Agriculture goes online. Sen. Cynthia Villar and DOST Sec. Mario Montejo browsed through SARAI's knowledge portal.
Smarter Agriculture – The project Smarter Approaches to Reinvigorate Agriculture as an Industry in the Philippines (SARAI) joined Department of Science and Technology-Philippine Council for Agriculture, Aquatic, Forestry and Natural Resources Research and Development’s (DOST-PCAARRD) SIPAG Fiesta Exhibit, held at DOST-PCAARRD Technology and Innovation Center (DPTIC), March 2-4, 2016.
DOST Seceretary Mario Montejo and Undersecretary Amy Guevara visited Project SARAI’s exhibit during the first and last day of the exhibit to view and comment on the project’s current outputs and efforts in pushing for smarter agriculture.
Project SARAI showcased five systems and technologies during the exhibit: cost-efficient soil moisture sensors and meters; Smarter Pest Identification Technology (SPId Tech); SARAI-Enhanced Agricultural Monitoring System (SEAMS); automatic weather station (AWS) and unmanned aerial vehicle (UAV); and SARAI Knowledge Portal. All these technologies contribute to refining a smarter agriculture sector, and smarter farming communities.
SARAI Systems and Technologies
1. Cost-efficient soil moisture sensors and meters
These are fabricated soil moisture meters are installed in selected experimental sites for monitoring soil moisture content. Through proactive monitoring, farmers can easily decide when to increase the water level in their farms.

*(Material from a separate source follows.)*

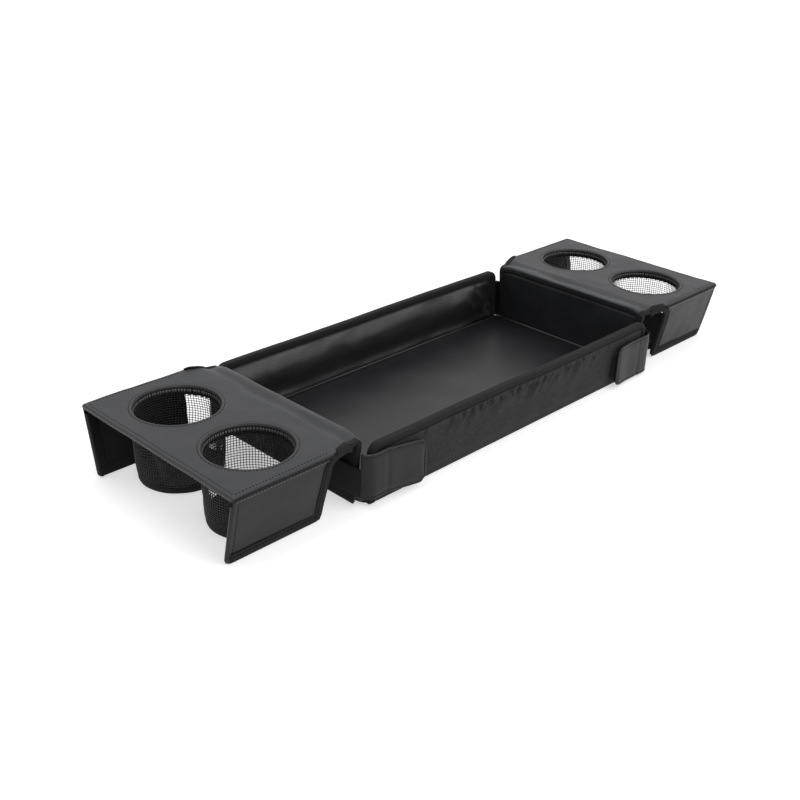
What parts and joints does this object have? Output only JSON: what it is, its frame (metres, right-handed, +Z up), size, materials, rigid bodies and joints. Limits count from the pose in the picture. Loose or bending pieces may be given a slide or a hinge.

2. Smarter Pest Identification Technology (SPI Tech)
It works like Facebook face recognition each time you want to tag a friend; only that, this time, we’ll be uploading pictures of pests. SPId Tech can identify rice and corn pests through images. Farmers and technicians can upload real-time pest infestation, and the application can identify the pest, and recommend immediate pest management control actions.
3. SARAI-Enhanced Agricultural Monitoring System (SEAMS)
SEAMS uses free and daily updated satellite images from US and Europe. These satellite images are used for near real-time monitoring of the actual area planted to rice and corn. Other uses of SEAMS include land use change, vulnerability assessment, identification of possible breeding grounds of major insect pests, and weather condition in areas without weather stations.
One output of SEAMS is the crop damage assessment in Nueva Ecija rice farms right after typhoon Lando. The assessment provided the Department of Agriculture Operations (DA Operations) clearer figures of the damages areas, and the areas that can still be replanted with rice.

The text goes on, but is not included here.